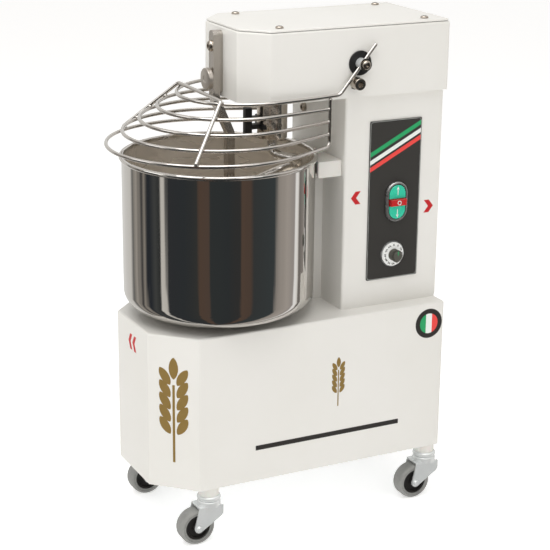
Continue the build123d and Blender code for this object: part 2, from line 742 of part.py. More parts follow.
def low_ring():
    """Bottom ring whose two ends turn up into the uprights at the back."""
    end, touch, nose, far_touch, far_end = ring_points(RINGS - 1, GUARD_BACK)
    top = ring_height(0, GUARD_BACK) - 2 * WIRE - 0.2
    side = FilletPolyline((end[0], end[1], top), end, touch, radius=9)
    far_side = mirror(side, about=Plane.YZ)
    front = ThreePointArc(touch, nose, far_touch)
    return tube(Wire(side.edges() + [front] + far_side.edges()), WIRE)


def top_frame():
    """Top ring whose tails run back beside the head and rise through the pivot bosses."""
    edges = ring_edges(0, GUARD_BACK - 20)
    start = Vector(*ring_points(0, GUARD_BACK - 20)[0])
    span = start.X
    route = [(span, *ARM_END), (span, *ARM_BEND), (start.X, start.Y, start.Z)]
    arm = FilletPolyline(*route, radius=12)
    other = mirror(arm, about=Plane.YZ)
    return tube(Wire(arm.edges() + edges + other.edges()), WIRE)


def spoke_point(number, degrees_round, out, up):
    """Point just outside a ring, where the bent spoke lies on it."""
    radius, front = RING_RADII[number], RING_FRONTS[number]
    angle = radians(degrees_round)
    x = (radius + out) * sin(angle)
    y = front + radius - (radius + out) * cos(angle)
    return (x, y, ring_height(number, y) + up)


def spoke():
    """One rod bent into a bridge: up one side of the cage, across its top and down the other."""
    low = spoke_point(RINGS - 1, 57.5, 3.5, 4.3)
    high = spoke_point(0, 45.0, 4.0, 5.1)
    route = [low, high, (-high[0], *high[1:]), (-low[0], *low[1:])]
    return tube(FilletPolyline(*route, radius=6), WIRE)


def arm_direction():
    rise = (ARM_END[0] - ARM_BEND[0], ARM_END[1] - ARM_BEND[1])
    length = hypot(*rise)
    return (rise[0] / length, rise[1] / length)


def stop_bolt_place():
    """The bolt stands just behind the lowered arm, so the arm rests on it."""
    along, up = arm_direction()
    aside = STOP_HEAD + WIRE + 0.35
    return (PIVOT_Y - 24 * along + aside * up, PIVOT_Z - 24 * up - aside * along)


STOP_HEAD = 8.0


def pivot_boss():
    """Stainless boss that turns in the head's wall and holds the arm in a cross hole."""
    boss = along_x(7.5, (66, HEAD_HALF_WIDTH + 15.5), PIVOT_Y, PIVOT_Z)
    along, up = arm_direction()
    centre = Vector(GUARD_HALF_SPAN, PIVOT_Y, PIVOT_Z)
    on_arm = Vector(GUARD_HALF_SPAN, *ARM_BEND)
    lead = Vector(0, along, up)
    nearest = on_arm + lead * (centre - on_arm).dot(lead)
    hole = Plane(nearest, z_dir=lead) * Cylinder(WIRE + RUNNING, 40)
    return boss - hole


def clamp_screw():
    """Washer and dome-headed screw on the boss's outer end."""
    washer = along_x(8.5, (HEAD_HALF_WIDTH + 15.5, HEAD_HALF_WIDTH + 17), PIVOT_Y, PIVOT_Z)
    dome = button_screw(6.2, 4.0, 3, 1.5)
    return washer + Pos(HEAD_HALF_WIDTH + 17, PIVOT_Y, PIVOT_Z) * Rot(0, 90, 0) * dome


def pivot_bush():
    """Black nylon bush with a wide flange outside the head."""
    flange = along_x(16.5, (HEAD_HALF_WIDTH, HEAD_HALF_WIDTH + 2.2), PIVOT_Y, PIVOT_Z)
    flange = fillet(flange.edges().group_by(Axis.X)[-1], 0.8)
    body = along_x(10, (HEAD_HALF_WIDTH - 8, HEAD_HALF_WIDTH), PIVOT_Y, PIVOT_Z)
    return flange + body - along_x(7.5 + RUNNING, (60, 100), PIVOT_Y, PIVOT_Z)


def stop_bolt():
    """Socket-head cap screw that the lowered guard arm rests against."""
    y, z = stop_bolt_place()
    x = HEAD_HALF_WIDTH
    washer = along_x(9.0, (x, x + 1.6), y, z) & along_x(30, (x, x + 1.6), y + 22.2, z - 18.5)
    head = along_x(STOP_HEAD, (x + 1.6, x + 16), y, z)
    head = fillet(head.edges().group_by(Axis.X)[-1], 1.0)
    shank = along_x(4, (x - 12, x + 2), y, z)
    socket = extrude(Plane.YZ * RegularPolygon(4.6, 6), 6, dir=(1, 0, 0))
    return washer + head + shank - Pos(x + 10.5, y, z) * socket


def guard_switch():
    """Safety switch inside the head, beside the pivot boss."""
    body = block((44, 64.5), (PIVOT_Y - 14, PIVOT_Y + 14), (PIVOT_Z - 26, PIVOT_Z + 10))
    return body


# ---- cable entry --------------------------------------------------------------------------------
def cable_gland():
    x, z = GLAND_AT
    rear = BASE_LENGTH
    body = along_y(8, x, (rear - 12, rear + 6), z)
    collar = Pos(x, rear, z) * Rot(-90, 0, 0) * extrude(RegularPolygon(12, 6), 6)
    dome = along_y(10.5, x, (rear + 6, rear + GLAND_REACH), z)
    dome = fillet(dome.edges().group_by(Axis.Y)[-1], 5)
    locknut = Pos(x, rear - 7, z) * Rot(-90, 0, 0) * extrude(RegularPolygon(12, 6), 5)
    bore = along_y(CORD_RADIUS, x, (rear - 20, rear + GLAND_REACH + 1), z)
    return body + collar + dome + locknut - bore


# ---- all parts ----------------------------------------------------------------------------------
os.makedirs("parts", exist_ok=True)

save("base_housing", base_housing())
save("base_plate", base_plate())
save("caster_sockets", *[caster_socket(x, y) for x, y in caster_places()])
save("caster_stems", *[caster_stem(x, y) for x, y in caster_places()])
for label, (x, y) in zip(("fl", "fr", "rl", "rr"), caster_places()):
    save(f"caster_fork_{label}", *caster_fork(x, y))
    save(f"caster_wheel_{label}", *caster_wheel(x, y))
save("cable_gland", cable_gland())

save("column_housing", column_housing())
save("column_rear_cover", rear_cover())
save("column_spine", column_spine())
save("bowl_guide_block", guide_block())

save("head_casing", head_casing())
save("head_cover", head_cover())
save("head_cover_gasket", head_gasket())
save("cover_screws", *cover_screws(), *rear_screws())

save("control_panel", control_panel())
save("switch_bezel", switch_bezel())
save("start_button", push_button(True))
save("run_back_button", push_button(False))
save("stop_button", stop_button())
save("timer_scale", timer_scale())
save("timer_knob", timer_knob())
save("timer_body", timer_body())

save("gear_motor", gear_motor())
save("motor_mount", motor_mount())
save("motor_pulley", motor_pulley())
save("drive_belt", drive_belt())
save("countershaft", countershaft())
save("countershaft_wheels", *countershaft_wheels())
lower_bearing = flange_bearing(DRIVE_Y, BASE_TOP - SHEET, 10, 20, False)
upper_bearing = flange_bearing(DRIVE_Y, HEAD_BOTTOM + SHEET, 10, 20, True)
bowl_bearing = flange_bearing(BOWL_Y, BASE_TOP - SHEET, 12.5, 30, False)
spiral_bearing = flange_bearing(SPIRAL_Y, HEAD_BOTTOM + SHEET, 10, 24, True)
save("shaft_bearings", lower_bearing, upper_bearing, bowl_bearing, spiral_bearing)
base_chain = chain(BOWL_TEETH, BOWL_Y, PINION_TEETH, DRIVE_Y, BASE_CHAIN_Z)
head_chain = chain(SPIRAL_TEETH, SPIRAL_Y, HEAD_DRIVER_TEETH, DRIVE_Y, HEAD_CHAIN_Z)
save("drive_chains", base_chain, head_chain)

save("bowl", bowl())
save("bowl_shaft", bowl_shaft())
save("bowl_sprocket", sprocket(BOWL_TEETH, BOWL_Y, BASE_CHAIN_Z, 12.5, 22))
save("bowl_seal", bowl_seal())

save("spiral_tool", spiral_tool())
save("spiral_shaft", spiral_shaft())
save("spiral_sprocket", sprocket(SPIRAL_TEETH, SPIRAL_Y, HEAD_CHAIN_Z, 10, 15))
save("spiral_sleeve", spiral_sleeve())
save("deflector_bracket", deflector_bracket())

save("breaker_bar", breaker_bar())
save("breaker_backplate", breaker_backplate())
save("clamp_knob", clamp_knob())
save("button_head_screws", *button_screws())

save("guard_top_frame", top_frame())
save("guard_middle_rings", *[middle_ring(number) for number in range(1, RINGS - 1)])
save("guard_low_ring", low_ring())
save("guard_spoke", spoke())
save("guard_pivot_bosses", *both_sides(pivot_boss()))
save("guard_clamp_screws", *both_sides(clamp_screw()))
save("guard_bushes", *both_sides(pivot_bush()))
save("guard_stop_bolts", *both_sides(stop_bolt()))
save("guard_switch", guard_switch())

print("origin moved by", MIDDLE_Y, "turn of the arm", round(degrees(atan2(*arm_direction())), 1))
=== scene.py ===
# %% [markdown]
# A small spiral dough mixer, finished for rendering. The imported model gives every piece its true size
# and place. This script adds what the eye looks for: powder coat, polished steel, printed film,
# nylon and rubber. Units are metres. Places are written in millimetres from the front face of the
# base (y), from the floor (z) and from the middle plane (x), because a maker would measure there.

# %% Load the frame
import json
import bpy
import bmesh
from math import acos, atan2, cos, hypot, pi, radians, sin, tan
from mathutils import Matrix, Vector


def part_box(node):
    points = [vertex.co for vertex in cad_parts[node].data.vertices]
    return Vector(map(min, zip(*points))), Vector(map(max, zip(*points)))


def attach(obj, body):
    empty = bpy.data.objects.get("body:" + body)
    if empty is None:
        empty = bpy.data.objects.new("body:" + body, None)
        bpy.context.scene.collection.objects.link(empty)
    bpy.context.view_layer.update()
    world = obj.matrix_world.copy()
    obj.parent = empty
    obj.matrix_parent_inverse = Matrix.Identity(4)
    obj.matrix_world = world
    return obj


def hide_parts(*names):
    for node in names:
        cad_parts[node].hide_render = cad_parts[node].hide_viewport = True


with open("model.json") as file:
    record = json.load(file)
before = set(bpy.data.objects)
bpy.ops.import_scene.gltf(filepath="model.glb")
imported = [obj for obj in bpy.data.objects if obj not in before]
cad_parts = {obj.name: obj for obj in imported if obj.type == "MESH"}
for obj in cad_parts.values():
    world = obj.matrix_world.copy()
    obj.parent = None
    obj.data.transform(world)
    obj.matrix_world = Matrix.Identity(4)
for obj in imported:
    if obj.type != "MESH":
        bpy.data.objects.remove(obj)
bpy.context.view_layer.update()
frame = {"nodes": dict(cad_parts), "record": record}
nodes = frame["nodes"]
MM = 0.001
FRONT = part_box("base_housing")[0].y
print("loaded", len(nodes), "nodes; the base's front face is at", round(FRONT, 4))


def at(x, y, z):
    """A point given in millimetres from the middle plane, the base's front face and the floor."""
    return Vector((x * MM, y * MM + FRONT, z * MM))


# %% [markdown]
# ## Materials
# Blender mixes light in linear colour, while a colour picker shows sRGB, so one function turns hex
# values into linear ones. A material starts from what the real stuff is. Even values go straight on
# the Principled shader's sockets, and only what varies over the surface gets nodes.

# %% Material helpers
def colour(hex_code):
    """sRGB hex to linear RGBA."""
    channels = [int(hex_code[i:i + 2], 16) / 255 for i in (0, 2, 4)]
    linear = [c / 12.92 if c <= 0.04045 else ((c + 0.055) / 1.055) ** 2.4 for c in channels]
    return (*linear, 1.0)


def add(tree, kind, settings=None, **inputs):
    """Adds a node with its settings; an input is a value or the socket that feeds it."""
    made = tree.nodes.new(kind)
    for name, value in (settings or {}).items():
        setattr(made, name, value)
    for name, value in inputs.items():
        socket = made.inputs[int(name[1:])] if name[1:].isdigit() else made.inputs[name.replace("_", " ")]
        if isinstance(value, bpy.types.NodeSocket):
            tree.links.new(value, socket)
        else:
            socket.default_value = value
    return made


def finish(name, hex_code, roughness, metallic=0.0, **sockets):
    """A new Principled material with even values on its own sockets."""
    material = bpy.data.materials.new(name)
    material.use_nodes = True
    shader = material.node_tree.nodes["Principled BSDF"]
    shader.inputs["Base Color"].default_value = colour(hex_code)
    shader.inputs["Roughness"].default_value = roughness
    shader.inputs["Metallic"].default_value = metallic
    for socket, value in sockets.items():
        shader.inputs[socket.replace("_", " ")].default_value = value
    return material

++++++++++

Reprint the data above from the opening line to the line holding "return (x, y, ring_height(number, y)", inclusive, and nothing else.

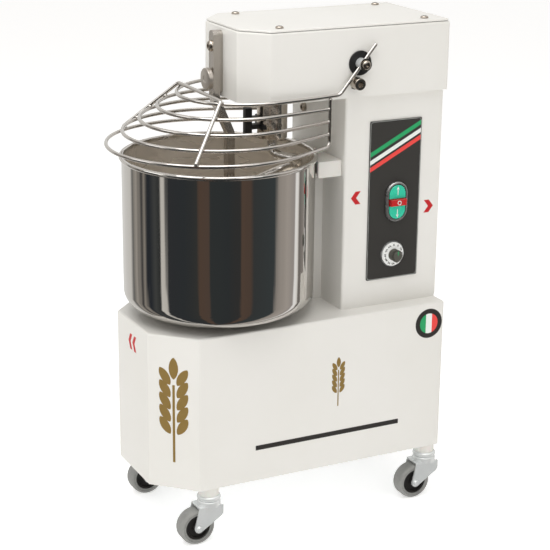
Continue the build123d and Blender code for this object: part 2, from line 742 of part.py. More parts follow.
def low_ring():
    """Bottom ring whose two ends turn up into the uprights at the back."""
    end, touch, nose, far_touch, far_end = ring_points(RINGS - 1, GUARD_BACK)
    top = ring_height(0, GUARD_BACK) - 2 * WIRE - 0.2
    side = FilletPolyline((end[0], end[1], top), end, touch, radius=9)
    far_side = mirror(side, about=Plane.YZ)
    front = ThreePointArc(touch, nose, far_touch)
    return tube(Wire(side.edges() + [front] + far_side.edges()), WIRE)


def top_frame():
    """Top ring whose tails run back beside the head and rise through the pivot bosses."""
    edges = ring_edges(0, GUARD_BACK - 20)
    start = Vector(*ring_points(0, GUARD_BACK - 20)[0])
    span = start.X
    route = [(span, *ARM_END), (span, *ARM_BEND), (start.X, start.Y, start.Z)]
    arm = FilletPolyline(*route, radius=12)
    other = mirror(arm, about=Plane.YZ)
    return tube(Wire(arm.edges() + edges + other.edges()), WIRE)


def spoke_point(number, degrees_round, out, up):
    """Point just outside a ring, where the bent spoke lies on it."""
    radius, front = RING_RADII[number], RING_FRONTS[number]
    angle = radians(degrees_round)
    x = (radius + out) * sin(angle)
    y = front + radius - (radius + out) * cos(angle)
    return (x, y, ring_height(number, y) + up)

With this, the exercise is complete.